Here’s another extremely important question – How important is profit from my cow herd? I’m sure that seems like a strange question for many of you, but some cattle ownership is legitimately driven more by recreation or as a coincidence of land ownership than by profit. If your objective is to be profitable, there are still more questions to answer. How much time can I dedicate to managing my land and cattle? How important is cash flow in my situation? Do I have any personal convictions against using specific technologies? Hopefully the answer to that last question is based on, and marketed by, reality rather than perception.
Since economics is defined as “the study of scarcity”, i.e. studying how limited resources are allocated, all of these questions lead us back to talking about economics (my apologies to actual economists that might be reading this). Your answers can help you decide which management practices fit your objectives. Finally, you can intentionally begin to implement the level of environmental modification that fits well for you or your family.

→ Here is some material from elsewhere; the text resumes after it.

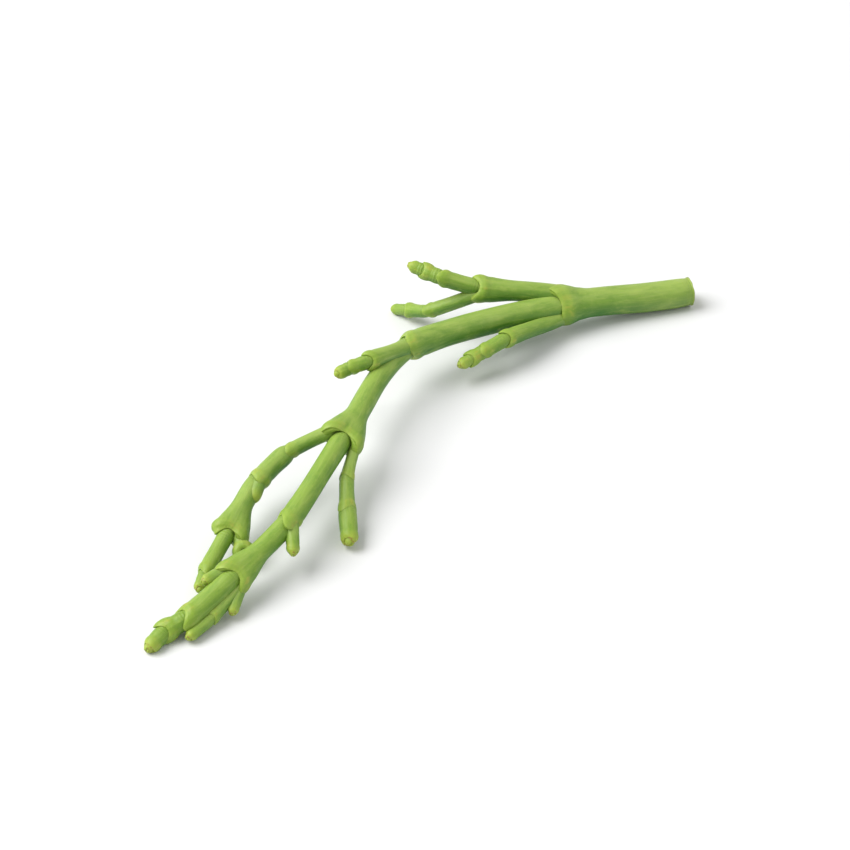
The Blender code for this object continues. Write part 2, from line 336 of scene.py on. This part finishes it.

Again, this article is intended to stimulate some thought and hopefully inspire some intentionality in the way you approach managing your land and cattle. For some of you, all this might lead to a low-input situation with very little modification of the environment and use of very few modern technologies. For others, your answers might lead you to very intense management and use of cutting-edge technologies. An interesting caveat is that intense management doesn’t always mean intensively changing the environment you operate in; it can also mean intensively adapting to a less modified environment.
In my opinion, a beef cattle producer can fall anywhere on this spectrum between pure adaptation and rigorous cultivation while still being a responsible steward of the land and cattle they own. I also think that, with a healthy dose of both respect and humility, we can become better at achieving whatever our goals might be through observing and listening to as many different approaches as we can find. Thanks for reading this far in an article that’s much longer and very different from what I usually submit. I hope you’ll take time to send me some feedback or chat with me at a meeting. In the meantime, I’ll get busy finding more specific production topics to write about.